The command of the Romans to leave Egypt alone was sullenly obeyed by Antiochus Epiphanês. But he had no choice in the matter. He had more than enough on his hands at home without risking a quarrel with Rome. The Jews were in full rebellion. The Hellenising party among them—“the ungodly” of the Books of Maccabees—had grown numerous and strong, and had united themselves with the civil rivals of the high-priests. Between the party of progress and the orthodox supporters of the Law there was soon open war, and in b.c. 175, Antiochus Epiphanês, tempted by the higher bribe, was induced to join in the fray, and throw the whole weight of his power on the side of innovation. Onias iii. was deposed from the high-priesthood, and his brother Joshua, the leader of “the ungodly,” was appointed in his place, with leave to change the name of the Jews to that of Antiochians. Joshua [pg 156] forthwith took the Greek name of Jason, established a gymnasium at Jerusalem, sent offerings to the festival of Heraklês at Tyre, and discouraged the rite of circumcision. But Jason's rule was short-lived. A Benjamite, Menelaus, succeeded in driving him out of the country and usurping the office of high-priest, while Onias was put to death.
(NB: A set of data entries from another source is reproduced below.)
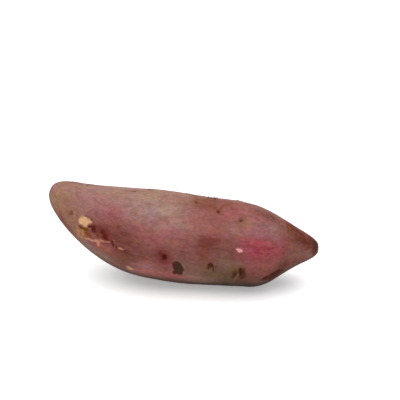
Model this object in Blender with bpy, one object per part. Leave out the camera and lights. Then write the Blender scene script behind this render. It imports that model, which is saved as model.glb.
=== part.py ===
"""A purple sweet potato lying on its belly, modelled as the one solid that it grew as.

The long axis runs along X. The blunt stem end is at -X and rises off the surface,
and the thin root tip is at +X. The side that faces the viewer is at -Y. Z is up, the
belly's flat spot is at z = 0, and the origin is under the middle of the whole root.
Lengths are in millimetres until the last step.
"""

import math
import random
from bisect import bisect
from collections import namedtuple

import bmesh
import bpy
import numpy as np
from mathutils import Vector, noise

MM = 0.001

# Stations along the root: x along it, y and z of its middle line, and the half width
# and half height of the upright section there. The root's own weight has flattened the
# belly where a section reaches below the surface.
Station = namedtuple("Station", "x y z half_width half_height")
STATIONS = (
    Station(-86.9, 2.0, 53.6, 0.0, 0.0),
    Station(-84.8, 1.9, 52.6, 7.4, 7.3),
    Station(-80.4, 1.8, 49.8, 12.3, 12.1),
    Station(-73.9, 1.5, 45.8, 16.4, 16.2),
    Station(-64.9, 1.1, 40.7, 20.2, 19.9),
    Station(-53.4, 0.6, 36.2, 23.7, 23.3),
    Station(-40.6, 0.3, 32.8, 26.6, 26.2),
    Station(-21.4, 0.0, 29.8, 29.0, 28.6),
    Station(-2.0, 0.0, 28.1, 29.3, 28.9),
    Station(18.0, -0.2, 27.0, 28.2, 27.8),
    Station(36.0, -1.0, 26.1, 27.3, 26.9),
    Station(46.4, -1.7, 25.5, 26.1, 25.8),
    Station(54.1, -1.5, 25.4, 23.1, 22.9),
    Station(63.0, -0.2, 25.7, 17.6, 17.4),
    Station(72.6, 0.8, 25.6, 11.6, 11.4),
    Station(79.5, 1.3, 24.9, 7.4, 7.2),
    Station(84.0, 1.4, 24.6, 4.5, 4.4),
    Station(85.6, 1.5, 24.6, 0.0, 0.0),
)

RINGS = 64
SIDES = 46
END_SHARE = 0.15  # share of the rings that draw together at each rounded end

# Soft waves of the whole surface.
SWELL_HEIGHT = 0.8
SWELL_SPACING = 30.0
LOBES = 5
LOBE_HEIGHT = 0.35
LOBE_WANDER = 31.0
BELLY_FADE = 5.0  # the waves die out over this height above the surface

# A hollow in the skin. Along is its distance from the stem end and clock its place
# round the root, in degrees: 0 faces the viewer, 90 is on top and -90 underneath.
# Length and width are half sizes, along the root and round it, and turn slants it, in
# degrees. Edge is 2 for a soft dimple, and more for a crisp one.
Hollow = namedtuple("Hollow", "along clock length width turn depth edge")

# Eyes, where thin side roots grew, from the stem end to the tip.
FRONT_EYES = (
    Hollow(20.2, 22, 1.5, 1.7, 0, 0.9, 2),
    Hollow(60.0, 90, 1.8, 1.2, 0, 0.7, 2),
    Hollow(68.9, -5, 1.3, 1.1, 0, 0.4, 2),
    Hollow(82.3, 1, 1.9, 2.2, 0, 1.6, 2),
    Hollow(91.1, -16, 3.2, 3.7, 0, 1.0, 4),
    Hollow(100.6, 79, 1.2, 1.3, 0, 0.7, 2),
    Hollow(111.5, -9, 1.6, 2.4, 0, 1.1, 2),
    Hollow(114.7, 68, 1.1, 1.2, 0, 0.9, 2),
    Hollow(128.5, 61, 1.3, 1.3, 0, 0.9, 2),
    Hollow(129.0, -14, 2.2, 2.0, 0, 1.3, 2),
    Hollow(158.3, 78, 1.0, 2.2, 0, 0.6, 2),
)

# Where the skin was scraped or split as the root was dug up.
SCRAPES = (
    Hollow(30.5, 20, 4.3, 3.2, 10, 0.7, 5),
    Hollow(28.0, 4, 3.0, 1.6, 30, 0.9, 3),
    Hollow(43.4, 12, 6.0, 3.0, -12, 1.2, 2),
    Hollow(55.4, 2, 2.0, 1.0, 0, 0.5, 4),
    Hollow(59.2, -32, 3.4, 2.0, 0, 0.6, 4),
    Hollow(129.2, 20, 2.2, 1.3, -15, 0.6, 4),
    Hollow(149.3, -34, 5.5, 1.9, 15, 0.8, 2),
)

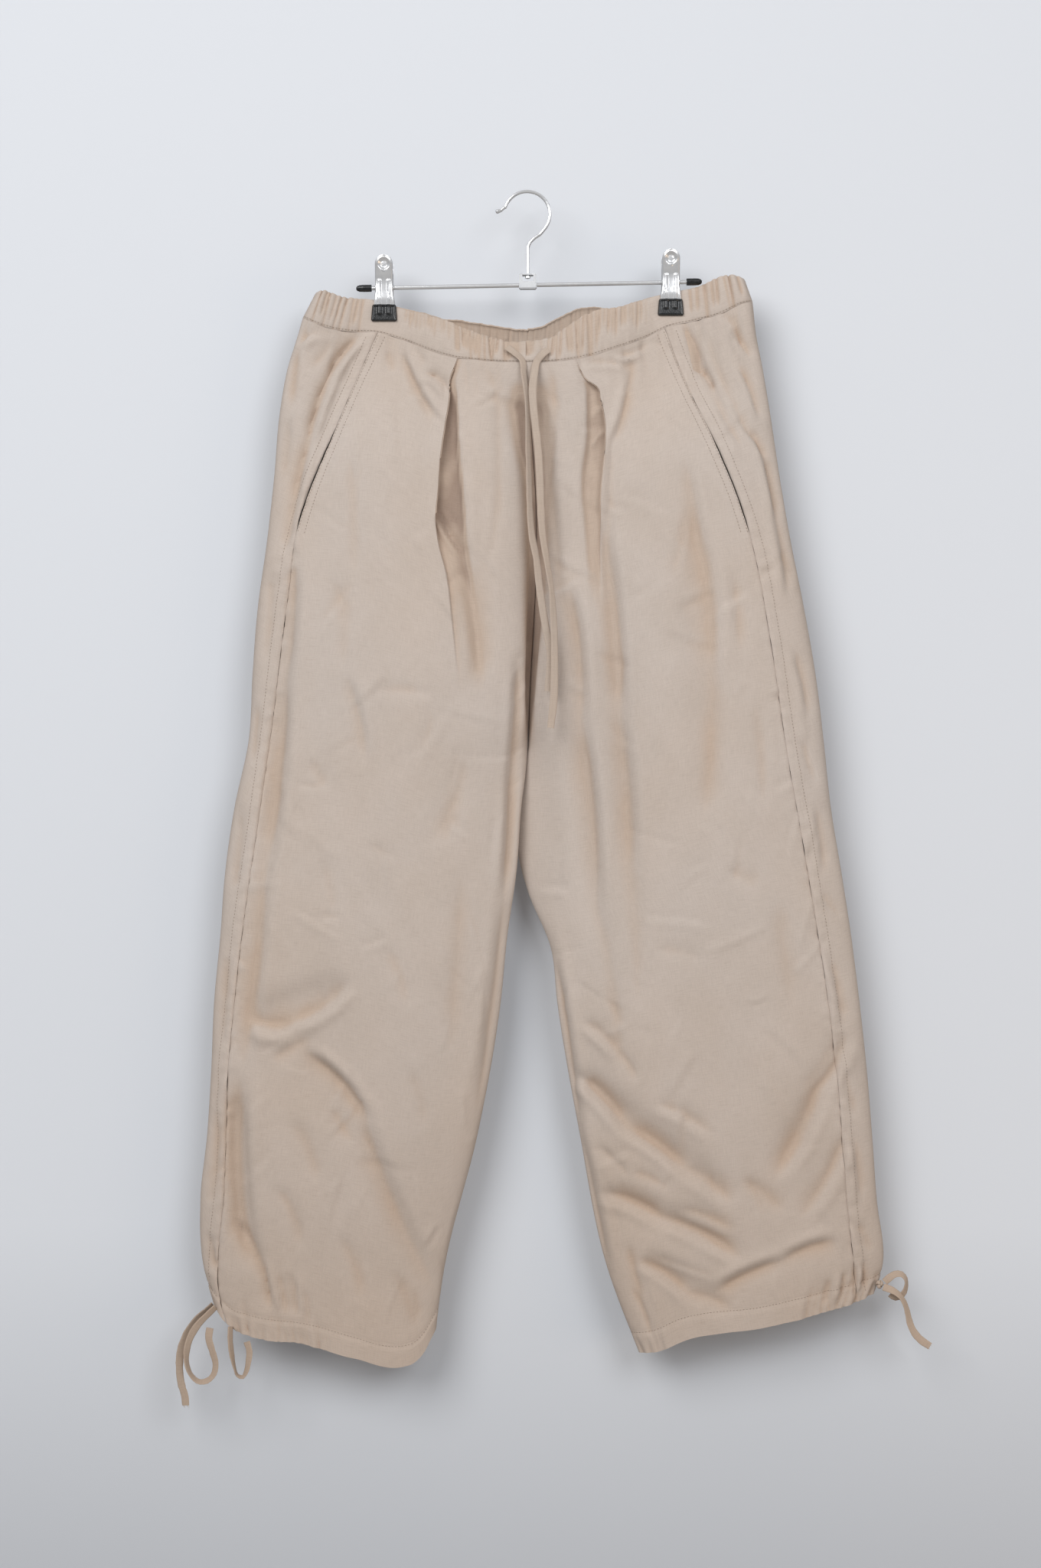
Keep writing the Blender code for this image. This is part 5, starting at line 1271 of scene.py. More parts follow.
def waistband(name, front, material):
    way = -1.0 if front else 1.0
    half = np.linspace(0.0, 1.0, BAND_GRID_COLUMNS)
    ups = np.linspace(0.0, 1.0, BAND_GRID_ROWS)
    turns, up = np.meshgrid(way * half, ups)
    right_rows = gather_table(21 if front else 23, RIGHT_GATHERS if front else BACK_GATHERS)
    left_rows = gather_table(22 if front else 24, LEFT_GATHERS if front else BACK_GATHERS)
    right, right_folds = band_surface(SIDES[0], turns, up, right_rows)
    left, left_folds = band_surface(SIDES[1], turns, up, left_rows)
    outside = np.concatenate([right, left[:, ::-1][:, 1:]], axis=1)
    folds = np.concatenate([right_folds, left_folds[:, ::-1][:, 1:]], axis=1)
    guess = np.zeros_like(outside)
    guess[:, :, 1] = 1.0 if front else -1.0
    # The top edge comes first, so that the rows run down as the panels' do.
    outside = outside[::-1]
    folds = folds[::-1]
    normals = inward_normals(outside, guess)
    thin = np.minimum(BAND_WALL, np.maximum(np.abs(outside[:, :, 1:2]) - 0.0004, 0.0006))
    inside = outside + normals * thin
    inside[0, :, 2] -= 0.0003
    for grid in (outside, inside):
        grid[:, (0, -1), 1] += way * SEAM_GAP * 0.6
    obj = wall_mesh(f"{name}_cloth", outside, inside, folds, guess, material)
    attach(obj, "root")
    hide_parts(name)
    return obj, outside, -normals


def nodes_of(material):
    return material.node_tree.nodes, material.node_tree.links


def new_material(name):
    material = bpy.data.materials.new(name)
    material.use_nodes = True
    nodes, links = nodes_of(material)
    return material, nodes, links, nodes["Principled BSDF"]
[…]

The second Syrian invasion of Egypt took place two years later. The story of the check received by Antiochus Epiphanês came to Judæa with all the exaggerations usual in the East; Antiochus was reported to be dead, and Jason accordingly marched upon Jerusalem, massacred his opponents, and blockaded Menelaus in the citadel. But Antiochus had been wounded only in his pride, and he turned back from the Nile burning with mortification and anxious to vent his anger upon the first who came in his way. The outrage committed by Jason was a welcome pretext. The defenceless population of Jerusalem was partly massacred, partly sold into slavery, and under the guidance of Menelaus he entered the Temple and carried away the sacred vessels, as well as its other treasure. Philip the Phrygian was appointed governor of the city, while Menelaus remained high-priest.